Frontier Models Leak Through Distillation — The Real Moat for a Company Built on an API

Anthropic named Alibaba: from April 22 to June 5, it says, ~25,000 fake accounts ran 28.8 million exchanges with Claude to harvest its capabilities. If a frontier model can be distilled and chased down by collecting enough outputs, what exactly is the moat for a founder who built on an API?

What happened

Anthropic alleges that Alibaba and its AI lab Qwen ran the largest “distillation attack” the company has seen against Claude. The campaign spanned April 22 to June 5, 2026, using roughly 25,000 fraudulent accounts to generate more than 28.8 million exchanges with Claude. The target was the most valuable capabilities — software engineering and agentic reasoning, the cornerstones of Anthropic’s latest Mythos Preview model. Distillation means collecting a strong model’s outputs and training a weaker one on them: outside actors repeatedly prompt an advanced model, scrape its reasoning patterns and response structure, then train their own model on those responses — bypassing the enormous R&D and compute cost of building a model from scratch. Anthropic says this dwarfs prior cases it flagged: DeepSeek around 150,000 exchanges, Moonshot AI over 3.4 million, MiniMax more than 13 million. Alibaba had not commented as of reporting. Washington is moving too: senators are drafting an amendment to defense legislation that would sanction Chinese firms that improperly access U.S. AI outputs.

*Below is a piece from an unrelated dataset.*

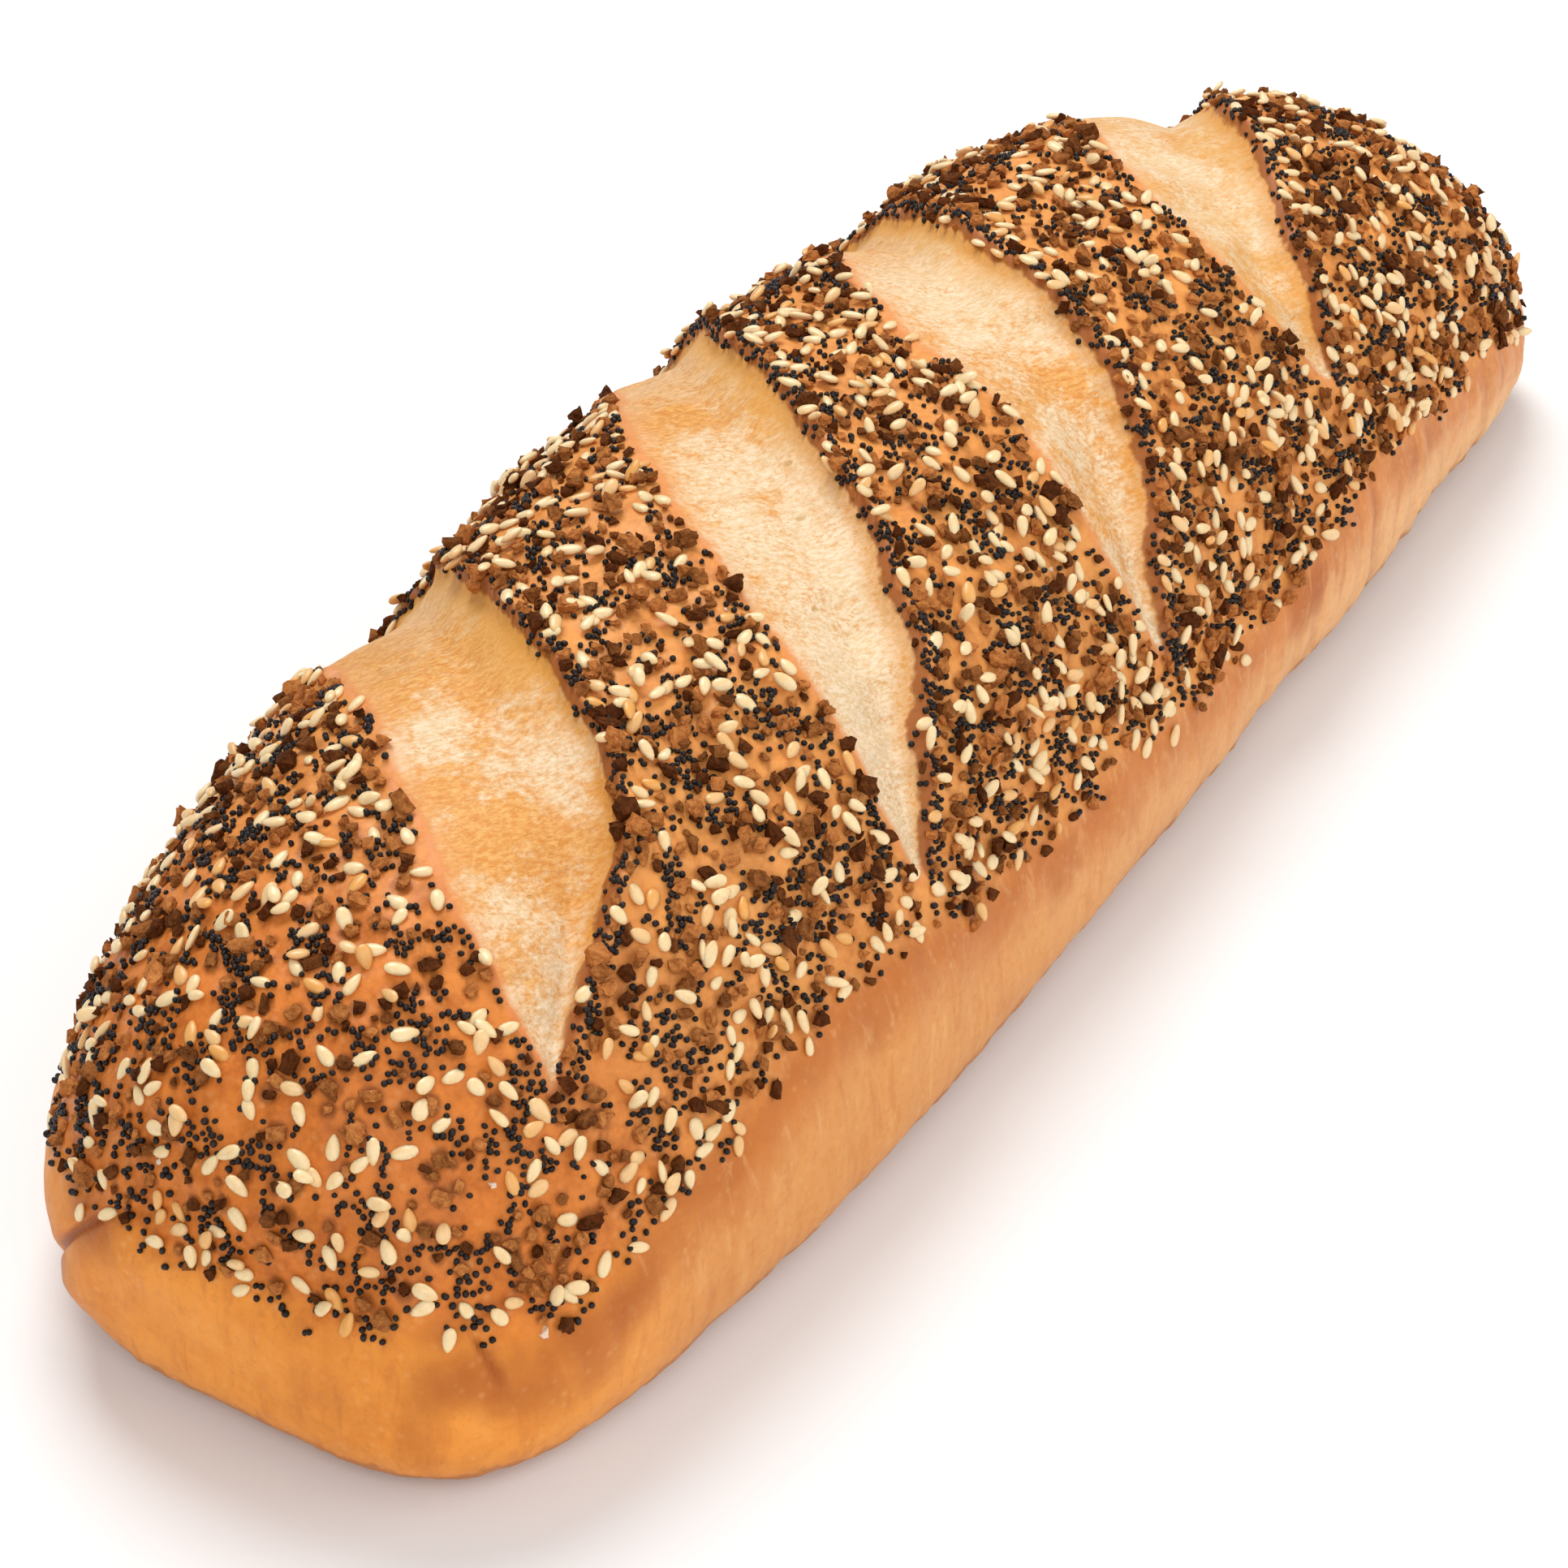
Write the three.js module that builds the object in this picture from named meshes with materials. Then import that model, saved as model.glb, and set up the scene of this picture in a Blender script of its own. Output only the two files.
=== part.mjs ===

What it means for founders

This isn’t a fight between two giants — it’s a question about what an AI moat actually is. On one side is a company that builds frontier models. It burns hundreds of millions to forge top capabilities, but those capabilities flow out as outputs through the API, and outputs, collected in volume, can be cloned via distillation. If Anthropic’s claim holds, model capability sits behind a thin wall of terms of service and account bans — locked by contract, not by technology. On the other side is a founder who built a product on that API. Here the uncomfortable truth splits open. If capability leaks this easily, no one monopolizes model access for long. The best model is a temporary edge, not a permanent moat. In a world where a fast follower distills its way to within months of you, “we use the smartest model” is not a defense line. So the real moat sits outside the model: proprietary data, integrations buried deep in the workflow, switching costs, distribution and brand, regulatory trust — the things distillation can’t copy. There’s a second risk for API consumers, too. As vendors tighten terms and surveil usage patterns to stop distillation, even honest heavy users can get caught in the net — abnormal call patterns, bulk synthetic-data generation, training on outputs. You need to know in advance where your legitimate usage crosses a terms-of-service line.

What you can do now

First, decouple your moat from the model. If your deck lists “we use the best model” as a differentiator, rewrite it. Models are rented, and what you rent your competitor rents too. Second, invest in assets that don’t replicate — unique data, workflow integration, switching costs, distribution. What distillation can’t scrape lives there. Third, actually read the terms of the model you use, especially whether training other models on outputs or bulk-generating synthetic data is allowed. Tripping that line unknowingly and getting your account cut is an outage. Fourth, if your product is the one being distilled — you expose a fine-tuned model or proprietary prompt assets through an API — put rate limits, output watermarking, and anomaly detection up as your defense line. Any company that ships capability as outputs is a potential distillation target.